Wednesday May 17th, 2017

Obese people who are labelled 'metabolically healthy' are still at a greater risk of cardiovascular disease than normal weight people, a conference is to hear today.

Metabolically healthy obesity is being clinically obese but without associated metabolic complications such as abnormal blood fats, poor blood sugar control or diabetes, or high blood pressure, researchers say.

Dr Rishi Caleyachetty of Birmingham University, UK, and his team looked at the possible link using primary care electronic health records from 1995 to 2015 on 3.5 million adults.

The population was split into groups based on body mass index, and metabolic abnormalities - diabetes, hypertension, and abnormal blood fats.

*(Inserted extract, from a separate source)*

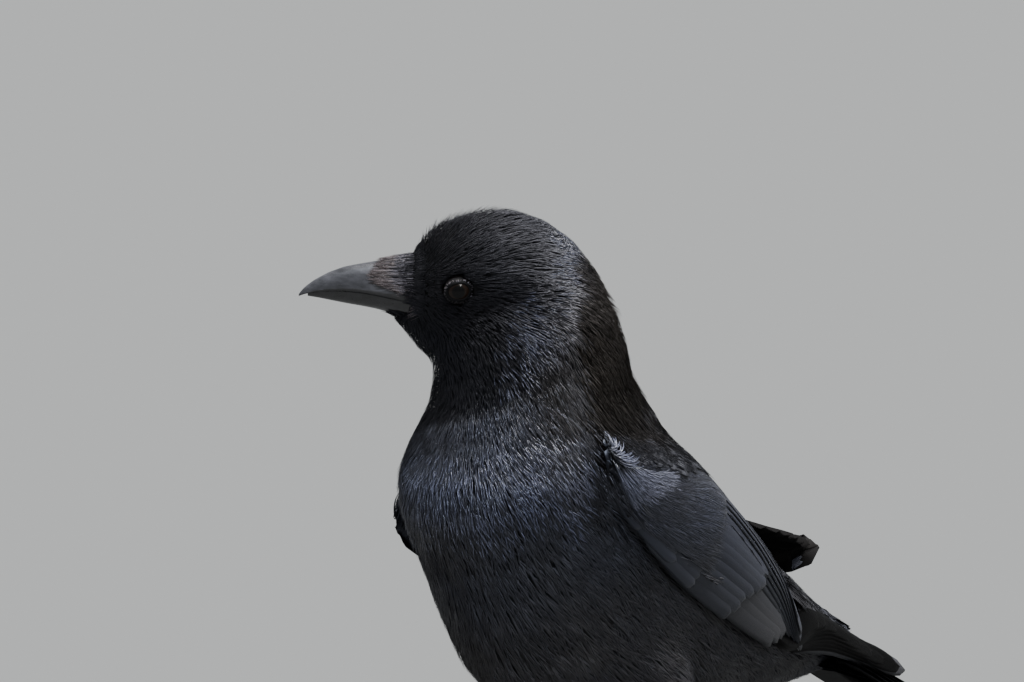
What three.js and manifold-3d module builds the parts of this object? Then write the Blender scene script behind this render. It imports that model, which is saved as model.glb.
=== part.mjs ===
// A life-size carrion crow (Corvus corone), standing, its head turned to its right.
// Millimetres, +Z up. The body faces -Y, the tail points to +Y and the bird's left is +X.
// Every solid carries its plumage, so the outlines run out to the feather tips.
import * as THREE from "three";
import { mergeVertices } from "three/addons/utils/BufferGeometryUtils.js";
import Module from "manifold-3d";

const wasm = await Module();
wasm.setup();

// ---------------------------------------------------------------- driving dimensions
const GAP = 0.3; // clearance between neighbouring solids
const HEAD_YAW = THREE.MathUtils.degToRad(55); // head turned from straight ahead to the bird's right
const NECK_Y = 14; // the neck's axis, where the head turns, along Y
const CROWN_Z = 295; // top of the head over the floor
const BILL_REACH = 93.6; // bill tip, ahead of the neck's axis
const FACE_FRONT = 45; // front of the face feathers, ahead of the neck's axis
const GAPE_Z = 262.5; // line between the mandibles, at its highest
const EYE_AHEAD = 29.4;
const EYE_Z = 264.7;
const EYEBALL_RADIUS = 6;
const EYE_SOCKET_DEPTH = 4.6; // the eyeball's centre, under the face feathers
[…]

Those with metabolically healthy obesity had a 50% increased risk of cardiovascular disease, a 7% increased risk of cerebrovascular disease and double the risk of heart failure, compared to normal weight individuals.

When cigarette smokers were excluded, those with Metabolically Healthy Obesity had an 11% increased risk of developing peripheral vascular disease.

The research is presented today (17 May) at the European Congress on Obesity in Porto, Portugal.

Dr Caleyachetty says: "This is the largest prospective study of the association between metabolically health obesity and cardiovascular disease events.

"Metabolically healthy obese individuals are at higher risk of coronary heart disease, cerebrovascular disease and heart failure than normal weight metabolically healthy individuals. The priority of health professionals should be to promote and facilitate weight loss among obese persons, regardless of the presence or absence of metabolic abnormalities."

He adds: "At the population-level, so-called metabolically healthy obesity is not a harmless condition and perhaps it is better not to use this term to describe an obese person, regardless of how many metabolic complications they have."

Research presented at the Oral Presentation OS2:OC54 at the European Congress on Obesity, held in Porto, Portugal, from 17-20 May 2017.